— start of Data segment —
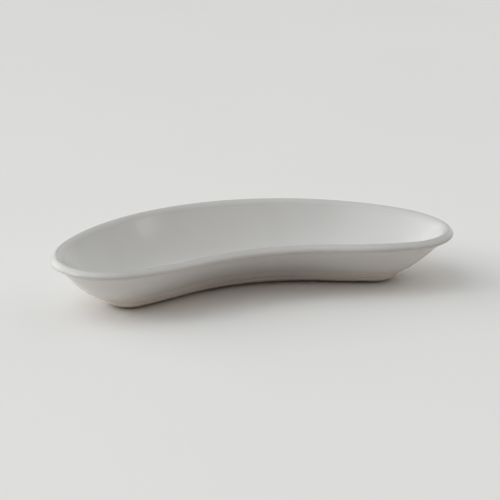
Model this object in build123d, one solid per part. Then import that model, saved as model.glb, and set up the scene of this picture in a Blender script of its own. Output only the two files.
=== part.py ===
from build123d import *
from dataclasses import dataclass
from math import cos, radians, sin
import os

# Kidney dish: a glazed porcelain bowl with a rounded rim, on a low foot. Millimetres and degrees, +Z up.
# The origin is on the surface that the dish stands on, under the middle of its length and width.
# +X runs along its length, its convex back faces +Y and its concave side faces -Y.

HALF_TURN = 180


@dataclass
class Kidney:
    """A kidney outline, mirrored about x = 0. From the back it turns through four convex arcs on each side,
    each starting where the last one ends and in the same direction, and one concave arc closes the front."""

    radii: tuple
    turns: tuple
    back: float

    def inset(self, distance):
        """The outline moved inward by a distance all round."""
        return Kidney(tuple(radius - distance for radius in self.radii), self.turns, self.back - distance)

    def toward(self, other, share):
        """The outline part of the way to another one."""

        def mix(here, there):
            return here + share * (there - here)

        radii = tuple(map(mix, self.radii, other.radii))
        turns = tuple(map(mix, self.turns, other.turns))
        return Kidney(radii, turns, mix(self.back, other.back))

    def wire(self, height):
        """The outline as a closed wire of eight arcs at a height."""
        corner = Vector(0, self.back, height)
        middles = [corner]
        corners = []
        heading = 0
        for radius, turn in zip(self.radii, self.turns):
            centre = corner - outward(heading) * radius
            middles.append(centre + outward(heading - turn / 2) * radius)
            heading -= turn
            corner = centre + outward(heading) * radius
            corners.append(corner)
        concave = corner.X / sin(radians(-HALF_TURN - heading))
        front = corner + (outward(heading) - outward(-HALF_TURN)) * concave
        sides = list(zip(corners, middles[2:], corners[1:]))
        right = [ThreePointArc(*side) for side in sides]
        left = [ThreePointArc(*(mirrored(point) for point in reversed(side))) for side in reversed(sides)]
        back_arc = ThreePointArc(mirrored(corners[0]), middles[0], corners[0])
        front_arc = ThreePointArc(corners[-1], front, mirrored(corners[-1]))
        return Wire([back_arc, *right, front_arc, *left])


def outward(heading):
    """The unit vector to the left of a heading, which points out of an outline walked clockwise."""
    return Vector(-sin(radians(heading)), cos(radians(heading)), 0)


def mirrored(point):
    return Vector(-point.X, point.Y, point.Z)


# Driving dimensions
HEIGHT = 32.9
GLAZE = 0.35          # thickness of the glaze
GLAZE_LINE = 0.8      # height at which the glaze stops above the bare standing ring

RIM = Kidney((146.4, 64.6, 34.2, 170.6), (48.3, 29.7, 105.1, 15.6), 59.9)
CREASE = Kidney((125.7, 32.5, 20.8, 194.7), (50.0, 24.8, 119.7, 10.3), 43.8)
FOOT = Kidney((115.1, 48.9, 16.1, 311.0), (43.7, 34.4, 118.5, 5.9), 39.7)

RIM_FACE = 29.7       # height at which the upright edge of the rim starts to lean in
RIM_TOP_INSET = 3.5   # where the top of the rim is level
KINK_INSET = 4.2      # where the underside of the rim meets the wall
KINK_HEIGHT = 27.8
CREASE_HEIGHT = 9.2   # where the wall ends above the foot
CREASE_STEP = 0.4     # how far the end of the wall stands out over the foot
CREASE_DROP = 0.2     # height of that step
FOOT_HEIGHT = 5.4     # where the foot turns under
TURN_UNDER = 9.6      # from that edge in to the standing ring
RING_WIDTH = 3.8      # standing ring, from its outer edge to the glaze of the recess
THROAT_INSET = 7.4    # where the inside of the rim turns down into the inner wall
THROAT_HEIGHT = 30.5
FLOOR_INSET = 16.0    # from the crease in to the flat part of the floor
FLOOR_HEIGHT = 7.0
RECESS_SLOPE = 1.5    # run of the sloping side of the recess under the base
RECESS_DEPTH = 1.8

# How the profile bends between those levels: a share of the way inward, or an inset, and a height
WALL_BEND_SHARE = 0.53
WALL_BEND_HEIGHT = 15.9
FOOT_BEND_SHARE = 0.51
FOOT_BEND_HEIGHT = 5.7
TURN_BEND_INSET = 1.7
TURN_BEND_HEIGHT = 1.35
INNER_BEND_SHARE = 0.72
LIP_BEND_RISE = 0.4
BEVEL_INSET = 1.4     # the middle of the sloping band between the upright edge and the top
BEVEL_HEIGHT = 31.7
BEVEL_LOW_BEND = 30.5
BEVEL_TOP_BEND = 2.8
THROAT_BEND_INSET = 5.6
THROAT_BEND_HEIGHT = 32.6

# How far the edges between two surfaces move, as a share of the depth below the glazed surface
SLANT = 0.7           # inward and up, where both surfaces slope
KINK_SHIFT = 0.4      # inward, where the rim meets the wall
EASE = 0.4            # inward or down, where the rim turns least
EDGE_SHIFT = 2.6      # inward, where the foot turns under, which is a ridge at the front and a hollow at the back
EDGE_RISE = 0.5       # up, at the same edge
RING_SHIFT = 2.0      # inward along the ground, where the foot meets it at a low angle

BAND_STEPS = 5        # stretches between the outlines that shape each band
INNER_STEPS = 7       # the same for the inner wall, which bends more
CLEAR = 6.0           # how far a cutting solid runs past what it cuts


def bend(start, control, end, steps=BAND_STEPS):
    """Points along a curve that leaves its start toward the control point and arrives at its end from it."""
    for step in range(steps + 1):
        t = step / steps
        yield tuple((1 - t) ** 2 * a + 2 * t * (1 - t) * b + t**2 * c for a, b, c in zip(start, control, end))


def band(levels):
    """A solid through outlines at their heights, given as (outline, height) pairs."""
    return Solid.make_loft([outline.wire(height) for outline, height in levels])


def foot_bands(skin):
    """The foot from the ground up to the wall, a depth below the glazed surface."""
    slant = SLANT * skin
    edge_inset = EDGE_SHIFT * skin
    edge = FOOT.inset(edge_inset)
    edge_height = FOOT_HEIGHT + EDGE_RISE * skin
    crease = CREASE.inset(slant)
    top = crease.inset(CREASE_STEP)
    top_height = CREASE_HEIGHT - CREASE_DROP + slant

    ring = (TURN_UNDER + RING_SHIFT * skin, 0)
    turn_bend = (TURN_BEND_INSET + slant, TURN_BEND_HEIGHT + skin)
    turn = [(FOOT.inset(inset), z) for inset, z in bend(ring, turn_bend, (edge_inset, edge_height))]
    foot_bend = (FOOT_BEND_SHARE, FOOT_BEND_HEIGHT + skin)
    side = [(top.toward(edge, share), z) for share, z in bend((1, edge_height), foot_bend, (0, top_height))]
    step = [(top, top_height), (crease, CREASE_HEIGHT + slant)]
    return [band(turn), band(side), band(step)]


def wall_bands(skin):
    """The wall and the outside of the rim, from the foot to the top, a depth below the glazed surface."""
    slant = SLANT * skin
    crease = CREASE.inset(slant)
    kink_inset = KINK_INSET + KINK_SHIFT * skin
    kink_height = KINK_HEIGHT + skin
    kink = RIM.inset(kink_inset)
    bevel = (BEVEL_INSET + slant, BEVEL_HEIGHT - slant)

    wall_bend = (WALL_BEND_SHARE, WALL_BEND_HEIGHT + slant)
    wall_ends = (1, CREASE_HEIGHT + slant), wall_bend, (0, kink_height)
    wall = [(kink.toward(crease, share), z) for share, z in bend(*wall_ends)]
    lip_ends = (kink_inset, kink_height), (skin, kink_height + LIP_BEND_RISE), (skin, RIM_FACE)
    edge_ends = (skin, RIM_FACE), (skin, BEVEL_LOW_BEND - EASE * skin), bevel
    crest_ends = bevel, (BEVEL_TOP_BEND + EASE * skin, HEIGHT - skin), (RIM_TOP_INSET, HEIGHT - skin)
    rim = [[(RIM.inset(inset), z) for inset, z in bend(*ends)] for ends in (lip_ends, edge_ends, crest_ends)]
    return [band(wall), *map(band, rim)]


def outside(skin):
    """The filled outer shape of the dish, a depth below the glazed surface."""
    return Solid.fuse(*foot_bands(skin), *wall_bands(skin))


def inside(skin):
    """The hollow of the dish, a depth below the glazed surface, open upward."""
    slant = SLANT * skin
    throat_inset = THROAT_INSET - slant
    throat_height = THROAT_HEIGHT - slant
    throat = RIM.inset(throat_inset)
    floor = CREASE.inset(FLOOR_INSET)
    floor_height = FLOOR_HEIGHT - skin
    top = (RIM_TOP_INSET, HEIGHT - skin)

    wall_ends = (1, floor_height), (INNER_BEND_SHARE, floor_height), (0, throat_height)
    wall = [(throat.toward(floor, share), z) for share, z in bend(*wall_ends, steps=INNER_STEPS)]
    mouth_ends = (throat_inset, throat_height), (THROAT_BEND_INSET, THROAT_BEND_HEIGHT - skin), top
    mouth = [(RIM.inset(inset), z) for inset, z in bend(*mouth_ends)]
    above = [(RIM.inset(top[0]), top[1]), (RIM.inset(top[0]), HEIGHT + CLEAR)]
    return Solid.fuse(band(wall), band(mouth), band(above))


def recess(skin):
    """The shallow hollow under the base, a depth below the glazed surface."""
    mouth = FOOT.inset(TURN_UNDER + RING_WIDTH - skin)
    ceiling = mouth.inset(RECESS_SLOPE)
    return band([(mouth, 0), (ceiling, RECESS_DEPTH + skin)])


def below(height):
    """Everything under the dish up to a height."""
    side = 2 * RIM.radii[0]
    return Pos(0, 0, height) * Box(side, side, CLEAR, align=(Align.CENTER, Align.CENTER, Align.MAX))


os.makedirs("parts", exist_ok=True)
blank = outside(GLAZE) - inside(GLAZE)
nodes = {
    "porcelain_body": blank - recess(GLAZE),
    "glaze_coat": outside(0) - inside(0) - blank - below(GLAZE_LINE),
    "underside_glaze": recess(GLAZE) - recess(0) - below(GLAZE_LINE),
}
for name, node in nodes.items():
    export_step(node, f"parts/{name}.step")
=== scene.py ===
import math

import bpy
from mathutils import Matrix, Vector


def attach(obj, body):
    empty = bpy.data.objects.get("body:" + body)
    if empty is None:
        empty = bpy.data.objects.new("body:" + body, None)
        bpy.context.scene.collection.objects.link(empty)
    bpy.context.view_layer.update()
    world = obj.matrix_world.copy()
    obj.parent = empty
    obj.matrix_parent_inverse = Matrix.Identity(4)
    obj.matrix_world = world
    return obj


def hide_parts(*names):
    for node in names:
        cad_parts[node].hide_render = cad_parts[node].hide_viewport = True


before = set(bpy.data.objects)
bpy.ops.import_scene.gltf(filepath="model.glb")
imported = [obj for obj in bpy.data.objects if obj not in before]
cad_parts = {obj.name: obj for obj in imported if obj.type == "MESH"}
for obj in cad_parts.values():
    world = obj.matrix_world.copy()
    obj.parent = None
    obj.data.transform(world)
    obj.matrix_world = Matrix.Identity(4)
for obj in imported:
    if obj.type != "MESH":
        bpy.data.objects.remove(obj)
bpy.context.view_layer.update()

# Kidney dish: a glazed porcelain bowl with a rounded rim on a low foot. The CAD's three solids are replaced
# by meshes of the same shape and size, with finer rounding. Profile sizes are in millimetres, and MM turns
# them into the frame's metres.
MM = 0.001
HALF_TURN = 180

# ---------------------------------------------------------------- outlines


class Kidney:
    """A kidney outline mirrored about x = 0: four convex arcs on each side from the back, and a concave
    front."""

    STEPS = (24, 14, 44, 10)  # stretches along each convex arc
    FRONT_STEPS = 16          # stretches along half of the concave arc

    def __init__(self, radii, turns, back):
        self.radii, self.turns, self.back = radii, turns, back

    def inset(self, distance):
        return Kidney([radius - distance for radius in self.radii], self.turns, self.back - distance)

    def toward(self, other, share):
        def mix(here, there):
            return here + share * (there - here)

        radii = list(map(mix, self.radii, other.radii))
        turns = list(map(mix, self.turns, other.turns))
        return Kidney(radii, turns, mix(self.back, other.back))

    def points(self):
        """Points round the outline, clockwise seen from above, from the middle of the back."""
        corner = Vector((0, self.back))
        heading = 0
        half = [corner]
        for radius, turn, steps in zip(self.radii, self.turns, self.STEPS):
            centre = corner - radius * outward(heading)
            half += [centre + radius * outward(heading - turn * step / steps) for step in range(1, steps + 1)]
            heading -= turn
            corner = half[-1]
        last_turn = -HALF_TURN - heading
        concave = corner.x / math.sin(math.radians(last_turn))
        centre = corner + concave * outward(heading)
        for step in range(1, self.FRONT_STEPS + 1):
            share = step / self.FRONT_STEPS
            half.append(centre - concave * outward(heading + share * last_turn))
        return half + [Vector((-point.x, point.y)) for point in reversed(half[1:-1])]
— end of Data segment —
**Requirements**
Reproduce, without alteration, solely the lines beginning at the line that includes "blank = outside(GLAZE) - inside(GLAZE)" and ending at the line that includes "bpy.context.scene.collection.objects.link(empty)", both lines included.

**Complete response**
blank = outside(GLAZE) - inside(GLAZE)
nodes = {
    "porcelain_body": blank - recess(GLAZE),
    "glaze_coat": outside(0) - inside(0) - blank - below(GLAZE_LINE),
    "underside_glaze": recess(GLAZE) - recess(0) - below(GLAZE_LINE),
}
for name, node in nodes.items():
    export_step(node, f"parts/{name}.step")
=== scene.py ===
import math

import bpy
from mathutils import Matrix, Vector


def attach(obj, body):
    empty = bpy.data.objects.get("body:" + body)
    if empty is None:
        empty = bpy.data.objects.new("body:" + body, None)
        bpy.context.scene.collection.objects.link(empty)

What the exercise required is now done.